Le Creuset trivet lid
The ethics of mass production are something that Wilson is wrestling with in the wake of his A-joint unit’s success, which was the winner of last year’s Bombay Sapphire Design Discovery Award. Supremely utilitarian, the A-joint is a flexible joinery system that can be used to create anything from table tops to emergency housing. Wilson’s prize included $30,000 for the commercialisation of the design, so consideration of how the production of his work might be scaled up, given it has generally been defined by bespoke or limited edition pieces, has become more pressing.
Wilson's award-winning A-joint
“Australia is not really a country of fabricators, we’re a country of tinkerers and innovators,” says Wilson. “With the A-joint I was trying to facilitate sustainable action by this method of tinkering as a way of resolving problems.
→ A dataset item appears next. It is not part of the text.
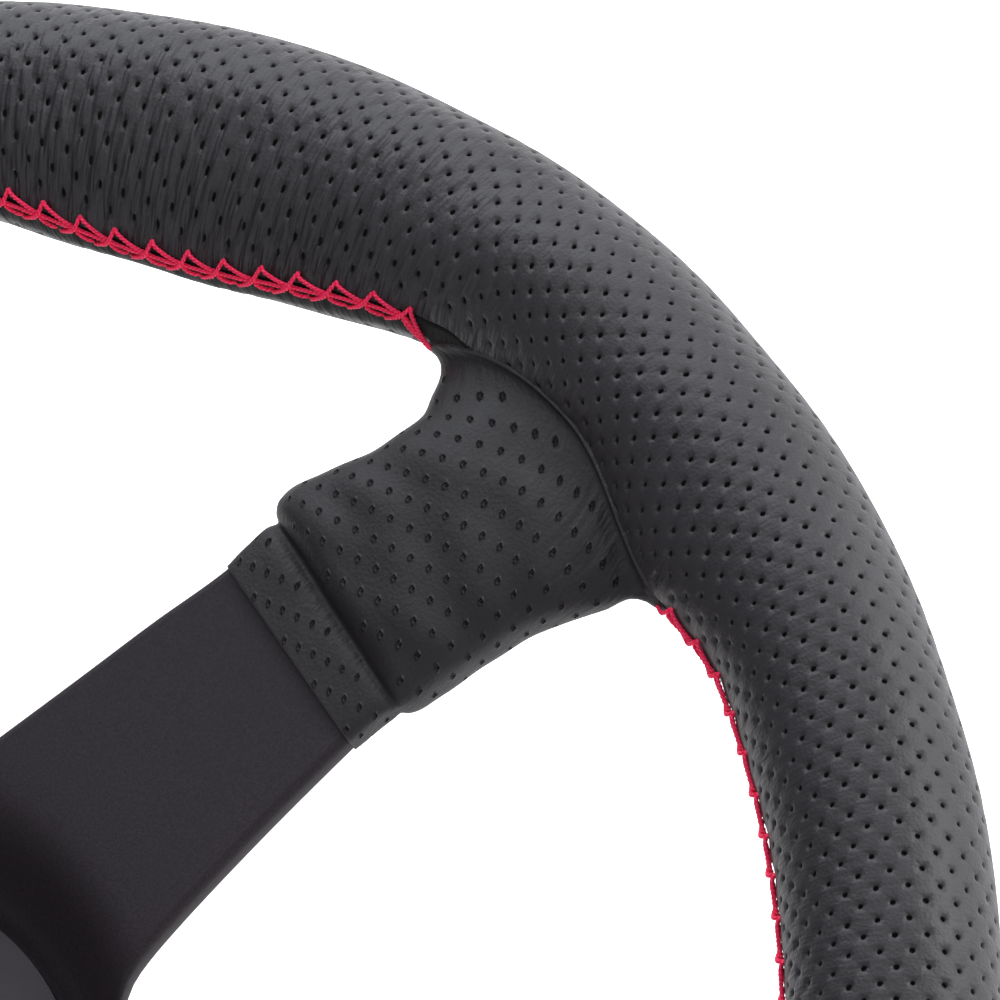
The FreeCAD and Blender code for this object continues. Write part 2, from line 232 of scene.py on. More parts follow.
# Noise scales of the fine stretch lines and of the coarser creases: along and across the strip
DRAWN = (620.0, 620.0, 190.0)
PULLED = (480.0, 480.0, 90.0)
# Noise scales of turning marks, and how much they show
TURNED = (60.0, 60.0, 3600.0)
TURNED_RELIEF = 0.08


def leather_material(name, dark, light, rough_low, rough_high, grain, fold_depth, specular):
    """Dyed leather: fine grain, stretch lines, painted shade in the holes, dents and seam lip, and pale raw
    edges.
    """
    n = Nodes(name)
    place = n.objects_at()
    strip = n.attribute("strip", "Vector")
    patches = n.noise(place, 55.0, 3.0)
    dyed = n.blend(patches, dark, light)
    # Painted shade: near-black colour in the grip's holes, the boot's dents and the back lip in the seam.
    shaded = n.blend(n.attribute("hollow_shade"), dyed, grey(0.006))
    edged = n.blend(n.attribute("raw"), shaded, (0.06, 0.057, 0.06, 1))
    pebbles = n.cells(place, grain)
    hairs = n.noise(place, 5200.0, 3.0, 0.6)
    drawn = n.noise(n.scaled(strip, DRAWN), 1.0, 3.0, 0.6)
    lines = n.maths("MULTIPLY", drawn, n.attribute("stretch"))
    grained = n.bump(pebbles, 0.35, 0.00012)
    haired = n.bump(hairs, 0.25, 0.00008, grained)
    lined = n.bump(lines, 0.75, 0.00040, haired)
    pulled = n.noise(n.scaled(strip, PULLED), 1.0, 2.0, 0.55)
    folds = n.maths("MULTIPLY", n.span(pulled, 0.0, 1.0, 0.38, 0.62), n.attribute("crease"))
    creased = n.bump(folds, 0.9, fold_depth, lined)
    n.set(Base_Color=edged, Normal=creased, Specular_IOR_Level=specular)
    worn = n.span(n.noise(place, 260.0, 3.0), rough_low, rough_high)
    # Roughness also rises with the same painted-shade mask.
    n.set(Roughness=n.maths("MAXIMUM", worn, n.attribute("hollow_shade")))
    return n.material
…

That idea that it could be used in the back shed to hold up half a boat, or that it could be used in a trendy loft to hold up a marble table top.”
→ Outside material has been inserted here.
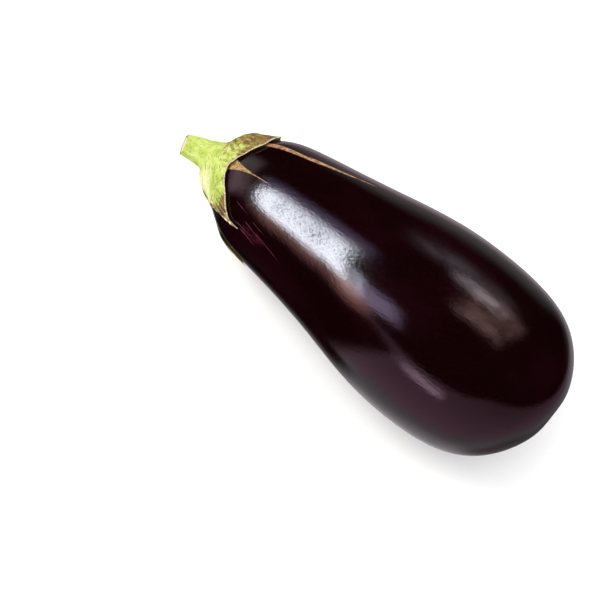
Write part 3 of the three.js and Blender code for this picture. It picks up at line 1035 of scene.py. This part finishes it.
# the long lamp: real distance, so that its reflection moves as it does from a lamp close by; its cloth
# glows in patches, each given by its middle, size and soft sides in mm along and across the lamp
stripLamp = {
    "aim": (94.3, -19.8, 42.6),  # mm from the neck pole
    "place": (-67, 30),
    "distance": 0.55,
    "size": (0.82, 0.48),
    "offset": (0.0, 0.11),       # along the lamp and across it
    "turn": -31,
}
lampPatches = [
    {"name": "core", "middle": (-14, -3.5), "size": (286, 43), "soft": (95, 55, 8, 9),
     "colour": "eff4ff", "strength": 31},
    {"name": "warm corner", "middle": (172, 18), "size": (110, 60), "soft": (40, 50, 25, 25),
     "colour": "ffdcd8", "strength": 5},
    {"name": "warm side", "middle": (230, 25), "size": (180, 150), "soft": (50, 60, 35, 60),
     "colour": "ffb3ac", "strength": 2.6},
    {"name": "upper cloth", "middle": (80, 58), "size": (160, 34), "soft": (45, 45, 12, 22),
     "colour": "eae8ff", "strength": 10},
    {"name": "far cloth", "middle": (122, 172), "size": (180, 200), "soft": (60, 55, 50, 75),
     "colour": "ead4ff", "strength": 3.7},
    {"name": "halo", "middle": (-235, -12), "size": (150, 90), "soft": (60, 50, 35, 35),
     "colour": "dccaff", "strength": 1.8},
]

# the round lamp that lights what isn't gloss
keyLamp = {"place": (-70, 50), "distance": 1.5, "size": (0.7, 0.7), "power": 9.5, "colour": "fff8ee"}


def direction(azimuth, elevation):
    a, e = math.radians(azimuth), math.radians(elevation)
    return Vector((math.sin(a) * math.cos(e), -math.cos(a) * math.cos(e), math.sin(e)))


def turnedAxes(centre, turn):
    # sideways and upward directions of something that faces us from a direction
    sideways = Vector((0, 0, 1)).cross(centre).normalized()
    spin = Matrix.Rotation(math.radians(turn), 3, centre)
    return spin @ sideways, spin @ centre.cross(sideways)


def softSides(tree, mask, aside, size, soft):
    # narrows a mask to a band of one size, with soft sides
    low, high = soft
    for start, end in ((-size / 2 - low, -size / 2 + low), (size / 2 + high, size / 2 - high)):
        side = addNode(tree, "MapRange", [aside, start, end], **softRange)
        mask = addNode(tree, "Math", [mask, side], operation="MULTIPLY")
    return mask


def panelMask(tree, way, panel):
    # 1 where the view direction meets the panel
    centre = direction(*panel["place"])
    ahead = addNode(tree, "VectorMath", [way, centre], out="Value", operation="DOT_PRODUCT")
    mask = addNode(tree, "MapRange", [ahead, 0.0, 0.05])      # not on the opposite side
    ahead = addNode(tree, "Math", [ahead, 0.01], operation="MAXIMUM")
    softness = (panel["soft"][:2], panel["soft"][2:])
    for axis, size, soft in zip(turnedAxes(centre, panel["tilt"]), panel["size"], softness):
        aside = addNode(tree, "VectorMath", [way, axis], out="Value", operation="DOT_PRODUCT")
        aside = addNode(tree, "Math", [aside, ahead], operation="DIVIDE")
        aside = addNode(tree, "Math", [aside], operation="ARCTANGENT")
        aside = addNode(tree, "Math", [aside, 180 / pi], operation="MULTIPLY")
        mask = softSides(tree, mask, aside, size, soft)
    return mask


def makeWorld():
    world = bpy.data.worlds.new("studio")
    world.use_nodes = True
    tree = world.node_tree
    tree.nodes.clear()
    levels = studioLevels
    way = addNode(tree, "TexCoord", out="Generated")
    height = addNode(tree, "SeparateXYZ", [way], out=2)
    away, front = [addNode(tree, "VectorMath", [way, direction(*levels[name])], out="Value",
                           operation="DOT_PRODUCT") for name in ("sweepUp", "sweepFront")]
    top = math.radians(levels["sweepTop"])
    edge = levels["sweepEdge"]
    below = addNode(tree, "MapRange", [away, edge, -edge], **softRange)
    short = addNode(tree, "MapRange", [height, math.sin(top + edge), math.sin(top - edge)], **softRange)
    sweep = addNode(tree, "Math", [below, short], operation="MULTIPLY")
    allRound, brightSide = levels["sweep"]
    bright = addNode(tree, "Math", [front, brightSide, allRound], operation="MULTIPLY_ADD")
    sweep = addNode(tree, "Math", [sweep, bright], operation="MULTIPLY")
    for card in darkCards:
        unshaded = addNode(tree, "Math", [panelMask(tree, way, card), -card["strength"], 1],
                           operation="MULTIPLY_ADD")
        sweep = addNode(tree, "Math", [sweep, unshaded], operation="MULTIPLY")
    near = addNode(tree, "MapRange", [height, *levels["nearFrom"]], **softRange)
    colour = addNode(tree, "Mix", {0: near, 6: hexToLinear(levels["sweepColour"]),
                                   7: hexToLinear(levels["nearColour"])}, **colourMix)
    seen = addNode(tree, "Mix", {0: sweep, 6: [levels["overhead"]] * 3 + [1], 7: colour}, **colourMix)
    mottle = addNode(tree, "TexNoise", {"Vector": way, "Scale": levels["mottleScale"], "Detail": 3.0,
                                        "Roughness": 0.6})
    for panel in studioPanels:
        tint = [value * panel["strength"] for value in hexToLinear(panel["colour"])[:3]] + [1]
        mask = panelMask(tree, way, panel)
        if "mottled" in panel:
            gap = addNode(tree, "MapRange", [mottle, *levels["mottleFrom"], 1 - panel["mottled"],
                                             levels["mottleBrightest"]])
            mask = addNode(tree, "Math", [mask, gap], operation="MULTIPLY")
        seen = addNode(tree, "Mix", {0: mask, 6: seen, 7: tint}, **colourMix, blend_type="ADD",
                       clamp_factor=False)
    glossy = addNode(tree, "LightPath", out="Is Glossy Ray")
    plain = addNode(tree, "Background", {"Color": hexToLinear("ffffff"), "Strength": levels["plain"]})
    studio = addNode(tree, "Background", {"Color": seen, "Strength": 1.0})
    both = addNode(tree, "MixShader", [glossy, plain, studio])
    addNode(tree, "OutputWorld", {"Surface": both})
    bpy.context.scene.world = world


def makeLamp(name, place, axes, shape, size, power, colour, inGloss):
    data = bpy.data.lights.new(name, "AREA")
    data.shape = shape
    data.size, data.size_y = size
    data.energy = power
    data.color = hexToLinear(colour)[:3]
    lamp = bpy.data.objects.new(name, data)
    bpy.context.collection.objects.link(lamp)
    lamp.location = place
    lamp.rotation_euler = Matrix(axes).transposed().to_euler()
    lamp.visible_glossy = inGloss
    lamp.visible_diffuse = not inGloss
    lamp.visible_camera = False
    return lamp


def paintLamp(data, strip):
    # the lamp's cloth, in mm along and across it
    data.use_nodes = True
    tree = data.node_tree
    tree.nodes.clear()
    spot = addNode(tree, "NewGeometry", out="Parametric")
    spread = [size / mm for size in strip["size"]]
    corner = [offset / mm - size / 2 for offset, size in zip(strip["offset"], spread)]
    spot = addNode(tree, "VectorMath", [spot, (*spread, 0), (*corner, 0)], operation="MULTIPLY_ADD")
    seen = [0, 0, 0, 1]
    for patch in lampPatches:
        mask = 1.0
        for axis, middle, size in zip(range(2), patch["middle"], patch["size"]):
            aside = addNode(tree, "SeparateXYZ", [spot], out=axis)
            aside = addNode(tree, "Math", [aside, float(middle)], operation="SUBTRACT")
            mask = softSides(tree, mask, aside, size, patch["soft"][axis * 2:axis * 2 + 2])
        tint = [value * patch["strength"] for value in hexToLinear(patch["colour"])[:3]] + [1]
        seen = addNode(tree, "Mix", {0: mask, 6: seen, 7: tint}, **colourMix, blend_type="ADD")
    glow = addNode(tree, "Emission", {"Color": seen, "Strength": 1.0})
    addNode(tree, "OutputLight", {"Surface": glow})


def makeLamps():
    strip = stripLamp
    facing = direction(*strip["place"])
    sideways, upward = turnedAxes(facing, strip["turn"])
    along, across = strip["offset"]
    place = (lay.translation + Vector(strip["aim"]) * mm + facing * strip["distance"]
             + sideways * along + upward * across)
    power = pi * strip["size"][0] * strip["size"][1]        # so that a patch's strength is its radiance
    lamp = makeLamp("stripLamp", place, (sideways, upward, facing), "RECTANGLE", strip["size"], power,
                    "ffffff", True)
    paintLamp(lamp.data, strip)
    key = keyLamp
    facing = direction(*key["place"])
    makeLamp("keyLamp", facing * key["distance"], (*turnedAxes(facing, 0), facing), "ELLIPSE",
             key["size"], key["power"], key["colour"], False)


makeFloor()
makeWorld()
makeLamps()
bpy.context.scene.view_settings.view_transform = "Standard"
print("floor, world and light made")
Wilson’s assessment of the A-joint’s sustainability in this sense relates to its utility – he has kept its potential application as open as possible, and it can be married with non-proprietary tools and components. The A-joint is currently produced in small batches at a foundry in Sydney, and Wilson is agonizing over whether or not it is useful enough to justify mass manufacturing in China – the fear being it, too, might end up becoming only so much landfill.
The unit could certainly be very competitively priced – as with much of IKEA’s products, the cost of assembly is passed on to the consumer, but it also goes one better by passing on the cost of materials, too. When I point out the parallels, and ask Wilson whether he’d consider stocking the A-joint at IKEA, his response is emphatic: “I don’t think IKEA would ever take it in this format – it’s completely over-made, and it’s far too inclusive of other companies’ work.” His preference if he was to take it to mass market? Well, who else but that icon of Australian, do-it-yourself, backyard tinkering, Bunnings.